**Work to be completed**: From the line containing "if shape.isNull() or" through the line containing "for node in", retype each line exactly; include both end lines and nothing beyond them.
▼
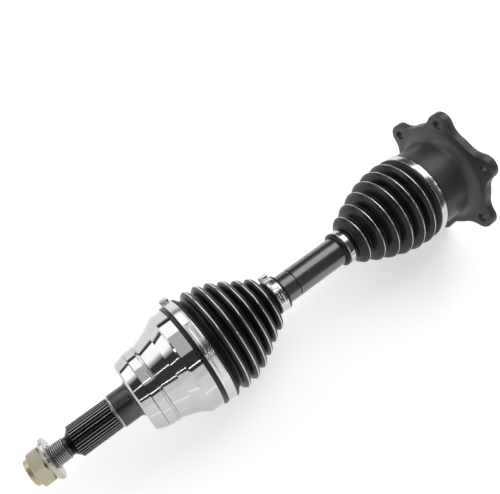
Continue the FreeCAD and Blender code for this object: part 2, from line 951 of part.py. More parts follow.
def fold_points(first, last, small, big, depth, power):
    """Crests and valleys of a bellows that widens from one end to the other."""
    points = []
    step = (last - first) / (FOLDS - 1)
    width = step * 0.16
    for k in range(FOLDS):
        share = math.sin(math.pi / 2 * k / (FOLDS - 1)) ** power
        centre = first + step * k
        top = small + (big - small) * share
        points += [(centre - width, top), (centre + width, top)]
        if k < FOLDS - 1:
            next_share = math.sin(math.pi / 2 * (k + 1) / (FOLDS - 1)) ** power
            low = small + (big - small) * ((share + next_share) / 2) - depth
            middle = centre + step * 0.5
            points += [(middle - width, low), (middle + width, low)]
    return points


def shell_outline(outside, inside_first, inside_last):
    """Closes an outer line into a thin wall. The two given corners end the bores."""
    inside = [(x, r - rubber) for x, r in reversed(outside[4:-4])]
    return outside + inside_last + inside + inside_first


def make_outer_boot():
    body = new_body("outer_boot_body")
    seat_small = bar_radius + slip_gap
    seat_big = bell_seat + slip_gap
    start = outer_collar_at
    end = bell_end + boot_cover - slip_gap * 2
    folds = fold_points(
        outer_crest_first,
        outer_crest_last,
        outer_crest_small,
        outer_crest_big,
        outer_fold_depth,
        1.2,
    )
    outside = [
        (start, seat_small),
        (start, seat_small + rubber),
        (start + small_collar, seat_small + rubber),
        (start + small_collar + 2, seat_small + rubber + 1.6),
        *folds,
        (bell_end - 5, seat_big + rubber - 4),
        (bell_end - 2.4, seat_big + rubber),
        (end, seat_big + rubber),
        (end, seat_big),
    ]
    inside_last = [(bell_end - slip_gap * 2, seat_big), (bell_end - slip_gap * 2 - 3, seat_big - 3.6)]
    inside_first = [
        (start + small_collar + 4, seat_small + 1.2),
        (start + small_collar + 2, seat_small),
    ]
    points = shell_outline(outside, inside_first, inside_last)
    revolve(body, "outer_bellows", points)
    return keep(body, "outer_boot")


def make_inner_boot():
    body = new_body("inner_boot_body")
    seat_small = bar_radius + slip_gap
    seat_big = housing_radius + slip_gap
    start = inner_collar_at
    end = housing_length - inner_cover
    folds = fold_points(
        inner_crest_last,
        inner_crest_first,
        inner_crest_small,
        inner_crest_big,
        inner_fold_depth,
        1.0,
    )
    outside = [
        (start, seat_small),
        (start, seat_small + rubber),
        (start - small_collar, seat_small + rubber),
        (start - small_collar - 2, seat_small + rubber + 1.6),
        *folds,
        (housing_length + 3.4, seat_big + rubber - 3),
        (housing_length + 1.2, seat_big + rubber),
        (end, seat_big + rubber),
        (end, seat_big),
    ]
    inside_last = [
        (housing_length + slip_gap * 2, seat_big),
        (housing_length + slip_gap * 2 + 2, seat_big - 2.6),
    ]
    inside_first = [
        (start - small_collar - 4, seat_small + 1.2),
        (start - small_collar - 2, seat_small),
    ]
    points = shell_outline(outside, inside_first, inside_last)
    revolve(body, "inner_bellows", points)
    return keep(body, "inner_boot")


# ---- clamps


def band_ring(body, name, start, width, inside):
    outside = inside + band
    points = [
        (start, inside),
        (start, outside - 0.3),
        (start + 0.3, outside),
        (start + width - 0.3, outside),
        (start + width, outside - 0.3),
        (start + width, inside),
    ]
    return revolve(body, name, points)


def ear_clamp(name, label, start, width, inside, rise, span):
    """Steel band whose pinched ear is drawn at the top and turned to the band's side."""
    body = new_body(name)
    band_ring(body, name + "_band", start, width, inside)
    foot = inside + band / 2
    half = span / 2
    ear = outline(
        body,
        name + "_ear_outline",
        "YZ_Plane",
        [
            (half * -1, foot),
            (half * -0.6, foot + rise),
            (half * 0.6, foot + rise),
            (half, foot),
            (half - band, foot),
            (half * 0.6 - band, foot + rise - band),
            (half * -0.6 + band, foot + rise - band),
            (half * -1 + band, foot),
        ],
        start + 0.4,
    )
    pad(body, name + "_ear", ear, width - 0.8)
    body.Placement = Placement(Vector(0, 0, 0), Rotation(Vector(1, 0, 0), number(ear_turn)))
    body.setExpression("Placement.Rotation.Angle", ear_turn.text + " * 1 deg")
    return keep(body, label)


def lock_clamp(name, label, start, width, inside):
    """Low steel band closed by a flat overlapped lock."""
    body = new_body(name)
    band_ring(body, name + "_band", start, width, inside)
    top = inside + band
    half = top * lock_share
    foot = inside + band * 0.3
    lift = top + notch_depth
    lock = outline(
        body,
        name + "_lock_outline",
        "YZ_Plane",
        [
            (half * -1, foot),
            (half * -1, lift - top * 0.014),
            (half * -0.5, lift - top * 0.0036),
            (0, lift),
            (half * 0.5, lift - top * 0.0036),
            (half, lift - top * 0.014),
            (half, foot),
        ],
        start + 0.3,
    )
    pad(body, name + "_lock", lock, width - 0.6)
    return keep(body, label)


def make_clamps():
    on_bell = bell_seat + slip_gap * 2 + rubber
    on_bar = bar_radius + slip_gap * 2 + rubber
    on_housing = housing_radius + slip_gap * 2 + rubber
    outer_start = bell_end + 2
    ear_clamp(
        "outer_large",
        "outer_large_clamp",
        outer_start,
        outer_band_width,
        on_bell,
        ear_rise,
        ear_span,
    )
    small_start = outer_collar_at + (small_collar - small_band_width) / 2
    ear_clamp(
        "outer_small", "outer_small_clamp", small_start, small_band_width, on_bar, small_ear_rise, ear_span
    )
    large_start = housing_length - inner_cover + 2.6
    lock_clamp("inner_large", "inner_large_clamp", large_start, inner_band_width, on_housing)
    lock_start = inner_collar_at - small_collar + (small_collar - inner_small_width) / 2
    lock_clamp("inner_small", "inner_small_clamp", lock_start, inner_small_width, on_bar)


make_housing()
make_end_cap()
make_spider()
make_rollers()
make_snap_rings()
make_bar()
make_inner_race()
make_cage()
make_balls()
make_outer_race()
make_washer()
make_nut()
make_outer_boot()
make_inner_boot()
make_clamps()
doc.recompute()

for thing in doc.Objects:
    bad = {"Invalid", "Error"} & set(thing.State)
    if bad:
        raise SystemExit(f"{thing.Name} ({thing.Label}) failed: {sorted(bad)}")
for thing in finished:
    shape = thing.Shape
    if shape.isNull() or not shape.isValid() or not shape.Solids:
        raise SystemExit(f"{thing.Label} has no valid solid")
for thing in finished:
    thing.Shape.exportStep(f"parts/{thing.Label}.step")
    print(f"{thing.Label}: {len(thing.Shape.Solids)} solids, {thing.Shape.Volume / 1000:.2f} cm3")
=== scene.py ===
import math

import bmesh
import bpy
from mathutils import Matrix, Vector


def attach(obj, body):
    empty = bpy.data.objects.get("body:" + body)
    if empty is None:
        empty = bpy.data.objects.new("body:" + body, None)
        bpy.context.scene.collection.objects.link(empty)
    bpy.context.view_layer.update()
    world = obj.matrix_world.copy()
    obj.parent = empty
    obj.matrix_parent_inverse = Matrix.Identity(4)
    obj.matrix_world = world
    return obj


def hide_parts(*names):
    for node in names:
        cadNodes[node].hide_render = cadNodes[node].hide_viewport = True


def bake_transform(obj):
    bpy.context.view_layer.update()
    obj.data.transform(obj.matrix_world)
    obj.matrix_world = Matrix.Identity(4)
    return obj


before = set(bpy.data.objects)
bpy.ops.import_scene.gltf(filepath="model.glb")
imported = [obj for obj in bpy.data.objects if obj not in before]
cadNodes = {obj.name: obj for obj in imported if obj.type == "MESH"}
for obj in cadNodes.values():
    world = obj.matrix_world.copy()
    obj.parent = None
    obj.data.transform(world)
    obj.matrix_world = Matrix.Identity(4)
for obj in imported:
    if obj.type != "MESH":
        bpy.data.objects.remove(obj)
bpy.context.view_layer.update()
mm = 0.001
print("frame loaded:", len(cadNodes), "pieces")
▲
**Exercise result**:
    if shape.isNull() or not shape.isValid() or not shape.Solids:
        raise SystemExit(f"{thing.Label} has no valid solid")
for thing in finished:
    thing.Shape.exportStep(f"parts/{thing.Label}.step")
    print(f"{thing.Label}: {len(thing.Shape.Solids)} solids, {thing.Shape.Volume / 1000:.2f} cm3")
=== scene.py ===
import math

import bmesh
import bpy
from mathutils import Matrix, Vector


def attach(obj, body):
    empty = bpy.data.objects.get("body:" + body)
    if empty is None:
        empty = bpy.data.objects.new("body:" + body, None)
        bpy.context.scene.collection.objects.link(empty)
    bpy.context.view_layer.update()
    world = obj.matrix_world.copy()
    obj.parent = empty
    obj.matrix_parent_inverse = Matrix.Identity(4)
    obj.matrix_world = world
    return obj


def hide_parts(*names):
    for node in names:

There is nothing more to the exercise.